Sustainable development of society and industry is necessary for a safer future that is being challenged by environmental pollution, climate change, and scarcity of food and nutrition. Materials considered as waste can be converted into value-added products and energy, hence regained to the economy. Filamentous fungi are saprophytic microorganisms that show great potential for bioconversion of organic waste materials into a wide range of products, including ethanol, enzymes, fungal biomass, and organic acids. In this study, industrial residuals from bioethanol plants (thin stillage), agro-industrial residuals (oat husks), and fruit-processing residuals were considered as potential substrates for filamentous fungi. Different filamentous fungi species were investigated due to their edibility and ability to produce ethanol. The aim of this study was to investigate 1) the feasibility of a biorefinery concept and contribution of fungal products to the process economy, 2) the valorization of oat husks in the fungal biorefinery and its contribution to the process economy, and 3) the effect of bioactive compounds existing in fruit residuals on filamentous fungi in a synthetic medium.
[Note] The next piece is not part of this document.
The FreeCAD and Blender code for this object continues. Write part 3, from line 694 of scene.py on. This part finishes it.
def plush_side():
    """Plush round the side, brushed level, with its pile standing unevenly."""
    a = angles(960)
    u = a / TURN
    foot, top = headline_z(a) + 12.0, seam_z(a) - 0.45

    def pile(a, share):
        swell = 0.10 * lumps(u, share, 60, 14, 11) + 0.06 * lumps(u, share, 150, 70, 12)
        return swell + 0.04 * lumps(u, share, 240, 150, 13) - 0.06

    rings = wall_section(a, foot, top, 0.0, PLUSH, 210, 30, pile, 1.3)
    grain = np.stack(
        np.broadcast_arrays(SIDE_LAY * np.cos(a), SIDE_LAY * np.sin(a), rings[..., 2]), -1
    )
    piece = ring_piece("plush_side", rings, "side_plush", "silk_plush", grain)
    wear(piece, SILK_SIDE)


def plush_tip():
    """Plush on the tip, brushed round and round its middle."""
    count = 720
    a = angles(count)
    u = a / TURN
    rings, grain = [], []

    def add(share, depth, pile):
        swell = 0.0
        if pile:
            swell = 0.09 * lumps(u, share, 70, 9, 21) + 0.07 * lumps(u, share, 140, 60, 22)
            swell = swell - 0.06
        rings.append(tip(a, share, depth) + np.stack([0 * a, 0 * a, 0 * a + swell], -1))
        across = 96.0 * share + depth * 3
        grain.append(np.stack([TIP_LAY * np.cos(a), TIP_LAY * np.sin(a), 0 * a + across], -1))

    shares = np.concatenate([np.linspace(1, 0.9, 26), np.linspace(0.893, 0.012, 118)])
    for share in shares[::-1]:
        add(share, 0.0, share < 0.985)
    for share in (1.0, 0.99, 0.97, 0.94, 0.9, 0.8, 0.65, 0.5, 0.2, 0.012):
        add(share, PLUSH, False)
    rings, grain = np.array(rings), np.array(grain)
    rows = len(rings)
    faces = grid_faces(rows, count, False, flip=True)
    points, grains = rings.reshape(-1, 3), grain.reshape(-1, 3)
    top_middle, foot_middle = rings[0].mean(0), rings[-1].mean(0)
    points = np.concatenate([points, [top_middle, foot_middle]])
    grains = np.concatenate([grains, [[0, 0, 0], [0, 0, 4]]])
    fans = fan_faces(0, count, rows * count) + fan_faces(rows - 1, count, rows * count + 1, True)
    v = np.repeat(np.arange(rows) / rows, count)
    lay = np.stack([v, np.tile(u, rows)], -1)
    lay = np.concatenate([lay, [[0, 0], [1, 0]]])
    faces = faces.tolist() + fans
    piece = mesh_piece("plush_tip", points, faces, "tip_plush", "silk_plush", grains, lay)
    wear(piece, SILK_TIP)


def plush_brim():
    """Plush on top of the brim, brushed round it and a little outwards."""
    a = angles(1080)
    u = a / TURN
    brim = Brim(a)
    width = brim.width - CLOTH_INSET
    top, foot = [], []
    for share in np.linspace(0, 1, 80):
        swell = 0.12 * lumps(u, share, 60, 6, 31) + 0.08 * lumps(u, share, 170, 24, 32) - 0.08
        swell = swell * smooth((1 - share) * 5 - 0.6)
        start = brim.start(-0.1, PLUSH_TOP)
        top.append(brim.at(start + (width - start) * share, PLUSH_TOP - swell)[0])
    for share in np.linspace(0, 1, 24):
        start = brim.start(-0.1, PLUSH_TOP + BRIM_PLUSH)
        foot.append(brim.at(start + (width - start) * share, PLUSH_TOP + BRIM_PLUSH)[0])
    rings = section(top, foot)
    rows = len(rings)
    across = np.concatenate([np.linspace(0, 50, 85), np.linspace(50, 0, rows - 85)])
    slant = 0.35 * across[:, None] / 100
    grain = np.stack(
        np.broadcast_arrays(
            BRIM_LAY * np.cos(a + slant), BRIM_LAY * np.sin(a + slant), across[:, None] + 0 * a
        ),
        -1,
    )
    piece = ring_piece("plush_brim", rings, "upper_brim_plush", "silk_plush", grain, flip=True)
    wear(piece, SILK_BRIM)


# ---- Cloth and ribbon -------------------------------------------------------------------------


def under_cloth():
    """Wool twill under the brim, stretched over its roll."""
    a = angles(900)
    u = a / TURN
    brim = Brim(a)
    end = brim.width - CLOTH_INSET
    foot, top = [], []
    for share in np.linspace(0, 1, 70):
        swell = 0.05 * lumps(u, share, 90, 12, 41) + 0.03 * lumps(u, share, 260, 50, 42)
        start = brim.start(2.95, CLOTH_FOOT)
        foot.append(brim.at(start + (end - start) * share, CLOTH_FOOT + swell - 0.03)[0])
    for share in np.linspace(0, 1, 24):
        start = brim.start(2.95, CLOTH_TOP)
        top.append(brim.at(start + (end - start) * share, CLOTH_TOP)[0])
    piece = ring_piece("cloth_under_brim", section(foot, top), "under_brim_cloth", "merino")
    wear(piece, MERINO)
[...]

Bioconversion of thin stillage into value-added products, e.g., additional ethanol produced by filamentous fungi and edible fungal biomass for various feed/food markets, improved the process economy of a conventional bioethanol plant. Techno-economic analysis was carried out with Aspen Plus® and Aspen Process Economic Analyzer®. The economy of the conventional bioethanol plant was improved to 76% and 5.6-fold higher net present value when the fungal product was sold as fish feed and human food, respectively. When the fungal product was sold as human food, Aspergillus oryzae was more advantageous than Neurospora intermedia. It is possible to integrate lignocellulosic material into the fungi-based biorefinery and produce additional products, e.g., lignin and fungal biomass as feed/food products. Several scenarios for integrating organosolv pretreatment into the biorefinery were investigated. When protein-rich biomass was sold as feed and food, 71% and 7.9-fold higher net present value was obtained, respectively, compared to the conventional ethanol plant. Similarly, other materials, e.g., fruit residuals, can be valorized through the fungal biorefinery. However, bioactive compounds in fruit residuals have antimicrobial effects; therefore, it is essential to assess the sensitivity of fungi toward them for efficient processes. In addition to the fungi species utilized in thin stillage and oat husk valorization, two other industrially important fungi, Rhizopus oligosporus and A. niger, were tested against 10 bioactive compounds with antimicrobial properties (octanol, ellagic acid, (-)-epicatechin, quercetin, betanin, ascorbic acid, limonene, hexanal, car-3-ene, and myrcene). The bioactive compounds were added to a synthetic medium to reach final concentrations of 2.4, 24 and 240 mg/L, within their natural concentration in fruit/fruit residuals. A. oryzae, A. niger and N. intermedia were inhibited by octanol, while the latter fungus was also inhibited by D-Limonene at 240 mg/L. On the other hand, R. oligosporus was resistant to inhibitory compounds and increased the biomass yield. The highest change in biomass yield was in the presence of ellagic acid with up to a 4-fold increase. Ethanol and lactic acid yields were increased 38% and 30% in the presence of ellagic acid and betanin, respectively. Similarly, the existence of quercetin and ellagic acid, ascorbic acid, and hexanal increased the biomass yield of A. niger up to 28%.
These studies can contribute to developing efficient and feasible biorefineries, in which filamentous fungi convert the industrial residuals into value-added products.